You nailed the critical foundation making every decision an option and thinking API-first from day one.

In my async-first sales OS I took the same path: scope-lock + 100% upfront makes the business side predictable, but under the hood the system is also optionized. Features can be switched on/off without branching chaos, and the loop is API-driven so it can plug into existing stacks instead of forcing a “new tool.”

And yes, multi-language strings and admin-side controls are already on my roadmap, because global B2B flows demand it.

Love how your 15-year lesson matches the survival architecture we’re building.

And probably the last thing about scaling:

Try to see how you can deliver individual instances for your clients, and potentially your own instance as a SaaS, all connected to payment system deployed separately.

This way you keep small clients on your instance and can spin off more instances if needed.

But the huge customers can deploy their own instance off-loading your servers.

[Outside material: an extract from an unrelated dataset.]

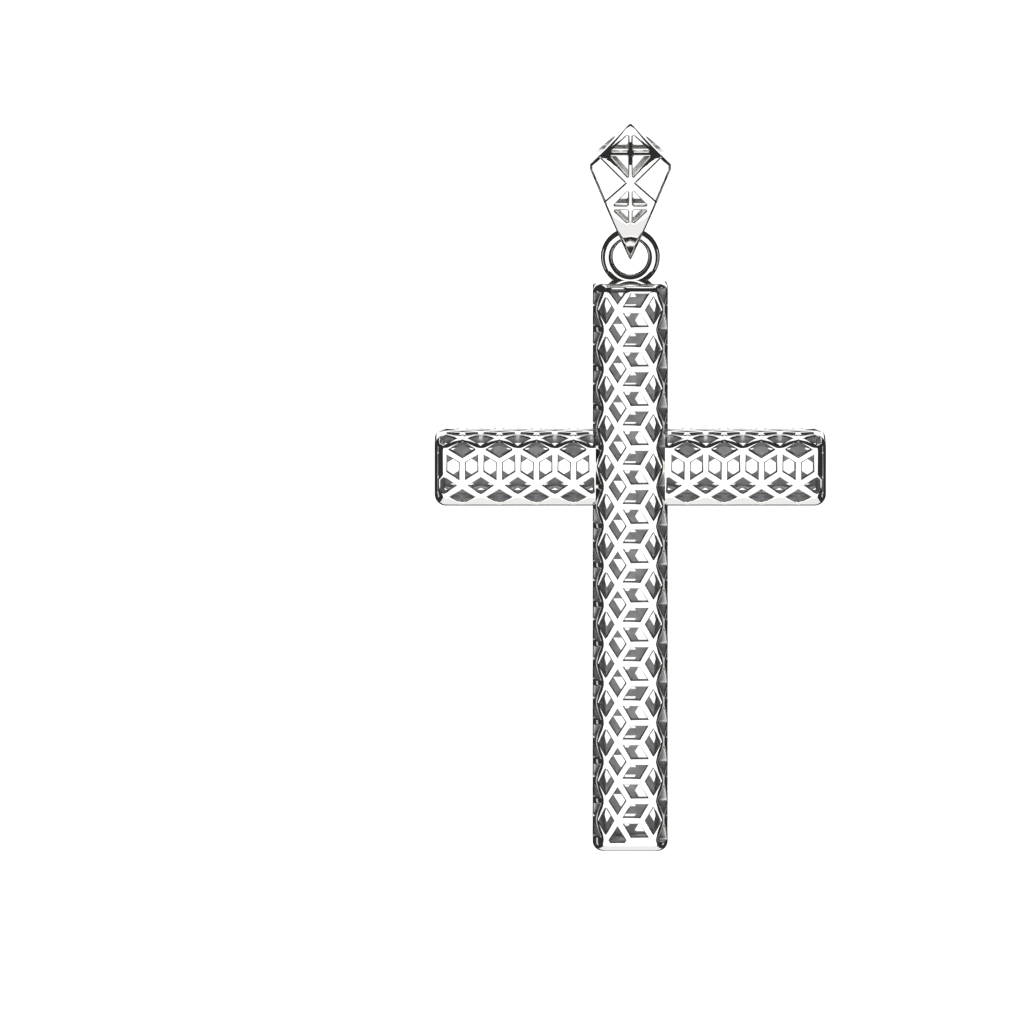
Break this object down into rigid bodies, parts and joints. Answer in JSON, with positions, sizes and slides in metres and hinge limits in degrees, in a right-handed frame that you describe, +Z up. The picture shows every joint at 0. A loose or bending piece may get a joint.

Current payment systems basically scale enough to support all the instances you have so I don’t think you need more than what is available in that part.

When you take this approach from the very beginning it is way easier in the long run. And the extra time needed to adopt this approach usually pays well, especially considering that many of the clients would like the on-premise installations which you can bill way higher than usually.

Scaling insight is spot on separating client instances and keeping the payment layer decoupled is a huge lever.

In my async-first sales OS, the scope-lock + prepaid loop already keeps the flow predictable, but I see the same future:

  • small clients can stay on the shared loop,

  • large enterprise clients can run their own “on-premise” instance at a higher tier.

That aligns perfectly with the idea of spinning off modules instead of bloating the core. And yes, billing those on-premise setups higher makes the survival OS even stronger.